# photos of your turtles



## BurtonReptiles (May 30, 2011)

post some of your turtles or ones you like best.

This my little guy


----------



## AshleighMarie (May 30, 2011)

YES!!!!!!!!!


----------



## cadwallader (May 30, 2011)

beardielove said:


> YES!!!!!!!!!


 
hahaha few years in training and he'll be a killer


----------



## AshleighMarie (May 30, 2011)

he tries to snap at my cat haha


----------



## Jazzz (May 30, 2011)

This is one of mine with my little brother, just think this photo is hilarious =]


----------



## CHONDROS (May 30, 2011)

..


----------



## Dannyboi (May 30, 2011)

CHONDROS said:


> ..


 
Love em.


----------



## Jazzz (May 30, 2011)

is that a pig nose? They are awesome turtles =] get huge from what i hear though... i just love that they have flippers like sea turtles!


----------



## AshleighMarie (May 30, 2011)

aww they are all so cute


----------



## BurtonReptiles (May 30, 2011)

jazzv said:


> This is one of mine with my little brother, just think this photo is hilarious =]
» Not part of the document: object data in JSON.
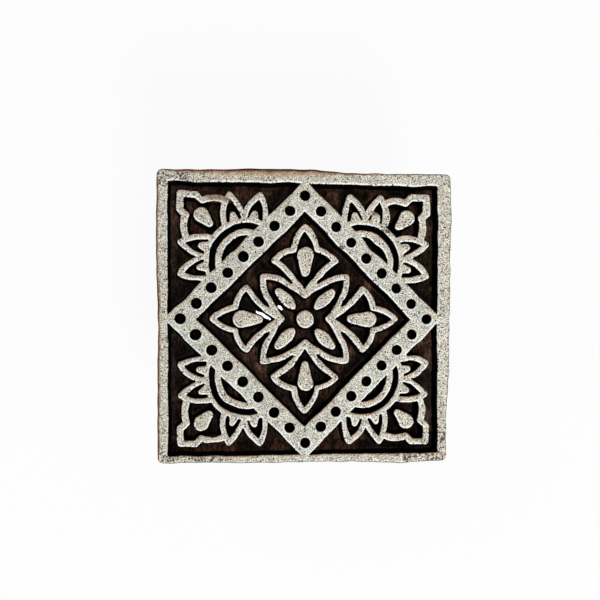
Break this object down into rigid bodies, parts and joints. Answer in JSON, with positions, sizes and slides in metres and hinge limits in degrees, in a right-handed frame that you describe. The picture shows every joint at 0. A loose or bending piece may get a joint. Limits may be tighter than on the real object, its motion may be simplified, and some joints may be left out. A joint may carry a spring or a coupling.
{
  "type": "wooden textile printing block",
  "caption": "Square hand block for printing cloth: a floral tile figure carved in relief, with a coved wooden grip nailed to its back.",
  "frame": {"origin": "middle of the grip's flat crown, on the surface that the block stands on when it lies face up", "axes": "+Z the way the printing face looks, +X along the grip, +Y across it"},
  "size_m": [0.1, 0.1, 0.055],
  "materials": {
    "carved_wood": "oiled sheesham, dark in the cut ground, with chalky white worn over the printing face",
    "grip_wood": "hand-worn sheesham, smooth and slightly darkened by handling",
    "nail_iron": "dull forged iron, lightly rusted"
  },
  "bodies": {
    "root": {"carved_block": "carved_wood", "grip": "grip_wood", "nail_left_inner": "nail_iron", "nail_left_outer": "nail_iron", "nail_right_inner": "nail_iron", "nail_right_outer": "nail_iron"}
  },
  "joints": []
}
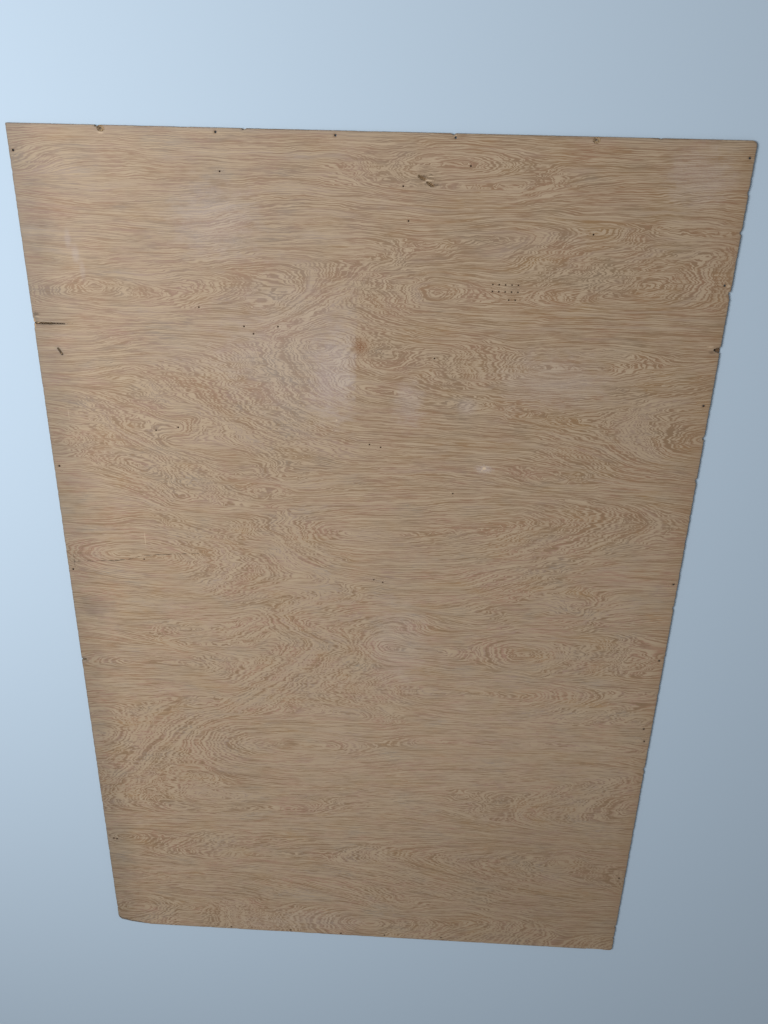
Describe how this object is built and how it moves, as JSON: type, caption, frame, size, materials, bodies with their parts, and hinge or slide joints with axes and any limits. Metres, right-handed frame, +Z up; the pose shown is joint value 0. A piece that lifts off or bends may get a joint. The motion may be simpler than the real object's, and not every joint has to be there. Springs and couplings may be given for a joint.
{
  "type": "plywood sheet",
  "caption": "Used thin three-ply plywood sheet, oblong, lying flat, with nail holes round its edges, chipped edges, a split and one broken corner.",
  "frame": {"origin": "centre of the underside of the sheet as it lies flat", "axes": "+X along the short side and the face grain, +Y along the long side towards the end with the worn corner, +Z up out of the good face"},
  "size_m": [0.813, 1.22, 0.003],
  "materials": {
    "plywood": "matte"
  },
  "bodies": {
    "root": {"plywood_sheet": "plywood"}
  },
  "joints": []
}
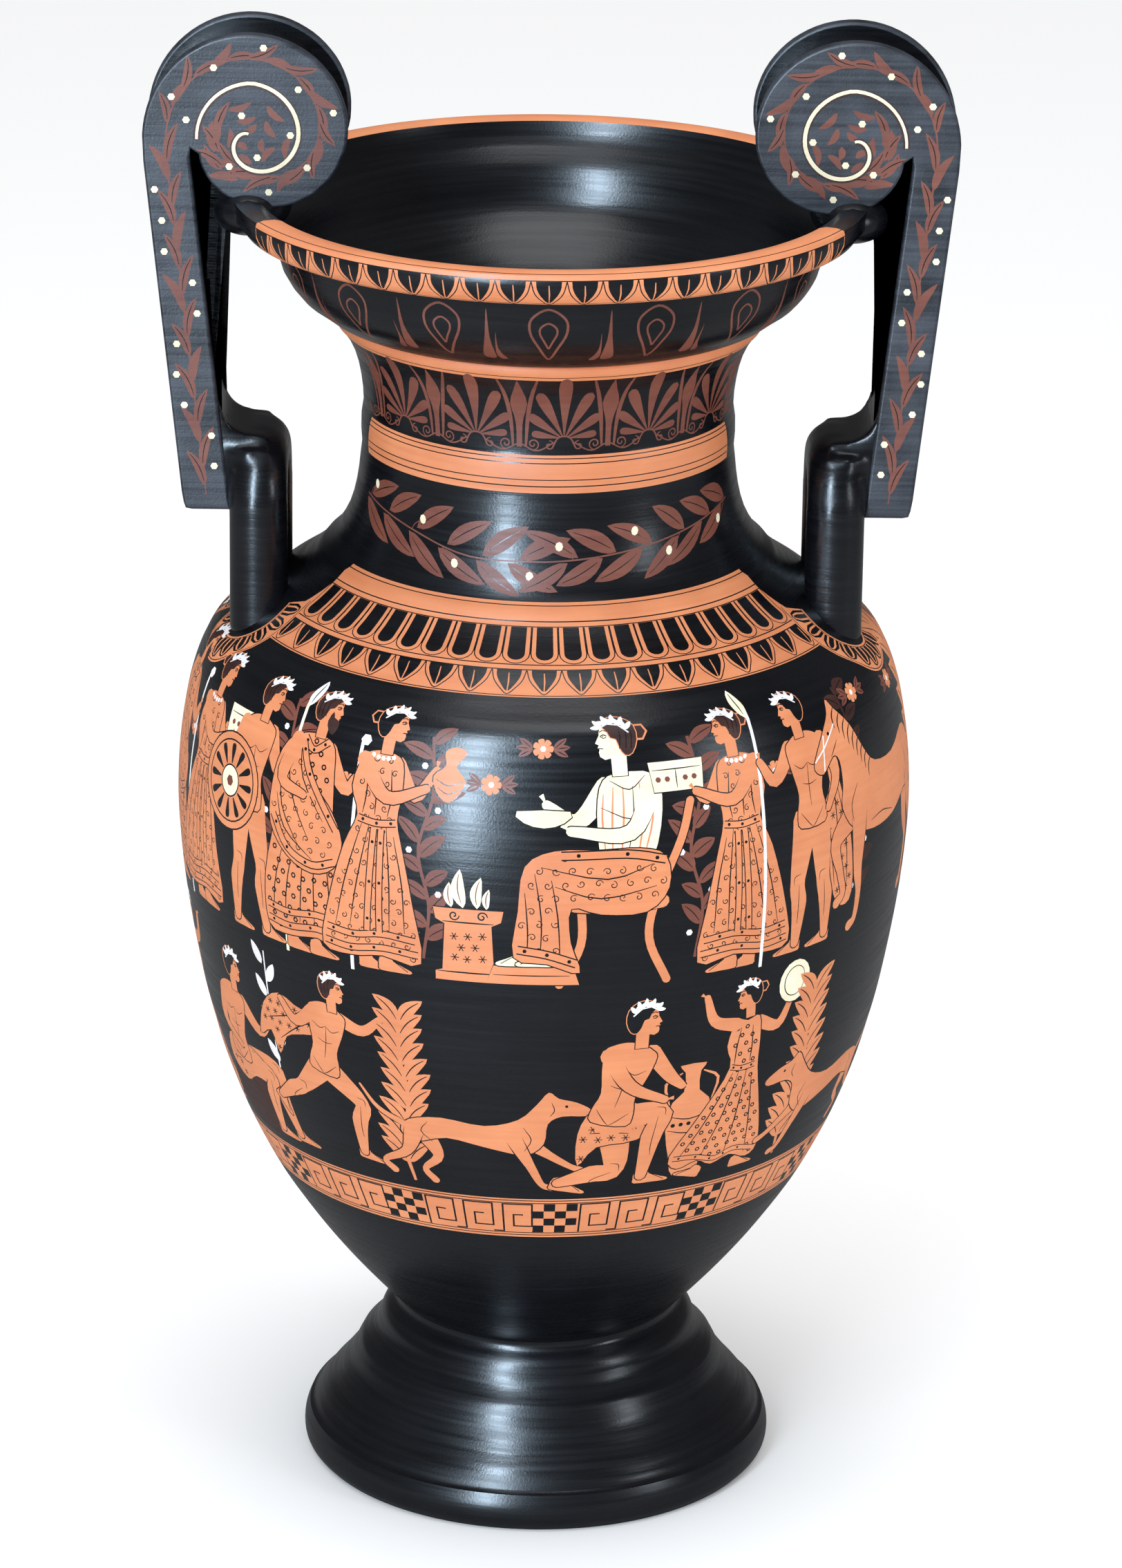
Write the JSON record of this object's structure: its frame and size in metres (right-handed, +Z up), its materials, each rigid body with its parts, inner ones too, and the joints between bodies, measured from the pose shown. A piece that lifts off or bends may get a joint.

hahahaha i hope this pool is just normal water for turtles sake .... pretty cool pick


----------



## Twitch_80 (May 30, 2011)

I lost the camera but if I can find it Ill put some up.


----------



## Jazzz (May 30, 2011)

yeah it was =] it was when the floods were on so we couldnt get any salt for it... They had an awesome time swimming around. Until they discovered how to escape =/


----------



## Twitch_80 (May 30, 2011)

Here's a couple I found when they were little.
Thumbs up. Giving the flipper.


----------



## Twitch_80 (May 30, 2011)

one more


----------



## AshleighMarie (May 30, 2011)

ahh so many cute turtle piccies!


----------



## BurtonReptiles (May 30, 2011)

jazzv said:


> yeah it was =] it was when the floods were on so we couldnt get any salt for it... They had an awesome time swimming around. Until they discovered how to escape =/


 really they didnt get away did they?


----------



## Jazzz (May 30, 2011)

i love the baby photos!! cant even find any of mine... =/

haha no they didnt escape =] we were watching them!


----------



## Twitch_80 (May 30, 2011)

Yeah they are pretty big now but thats the only pics I have. Been looking for the camera for a while but Im thinking I left it in a bar the other week. Totally sober, I swear.


----------



## BurtonReptiles (May 30, 2011)

photo deleted 
i want this guy..


----------



## Jazzz (May 30, 2011)

yeah the painted turtles are amazing =] it looks like its shell is really rounded?? is that normal?


----------



## Twitch_80 (May 30, 2011)

I just noticed you have a pug, the better half wants a pug or french bulldog but Im not sold. I just started a thread of funny animal pics and 90% of the dressed up dogs are pugs. Wonder why


----------



## Jazzz (May 30, 2011)

there are definitely native painted turtles. Not sure if the one in the photo is though...


----------



## Twitch_80 (May 30, 2011)

I like the painted's a lot but not legal in Vic


----------



## Jazzz (May 30, 2011)

ohh that sucks =/ any special reason why?


----------



## Twitch_80 (May 30, 2011)

Not sure, turtle laws are a bit funny, I dont think your allowed any in Tas anymore and when they changed it a whole lot were brought to melb for adoption, its all a bit strange.


----------



## Niall (May 30, 2011)

Here is a few photos of 3 of the 14 adult Oblong I have in my turtle pond.
If this season goes well, I should have a pond set up for some Flat Shell Turtles.


----------



## Jazzz (May 30, 2011)

id love a turtle pond! 

its strange that they actually took peoples turtles away from them... =S


----------



## BurtonReptiles (May 30, 2011)

Twitch_80 said:


> I just noticed you have a pug, the better half wants a pug or french bulldog but Im not sold. I just started a thread of funny animal pics and 90% of the dressed up dogs are pugs. Wonder why


 hahahah best dogs we getting a french bulldog soon too



bucky said:


> im pretty sure thats and exotic.
> 
> awesome little turtles. the pig noses are awesome and very high on my list to get asap.
> lookin forward to seein more.


 
they legal in qld?


----------



## Jazzz (May 30, 2011)

yeah they are =] we were gonna get some...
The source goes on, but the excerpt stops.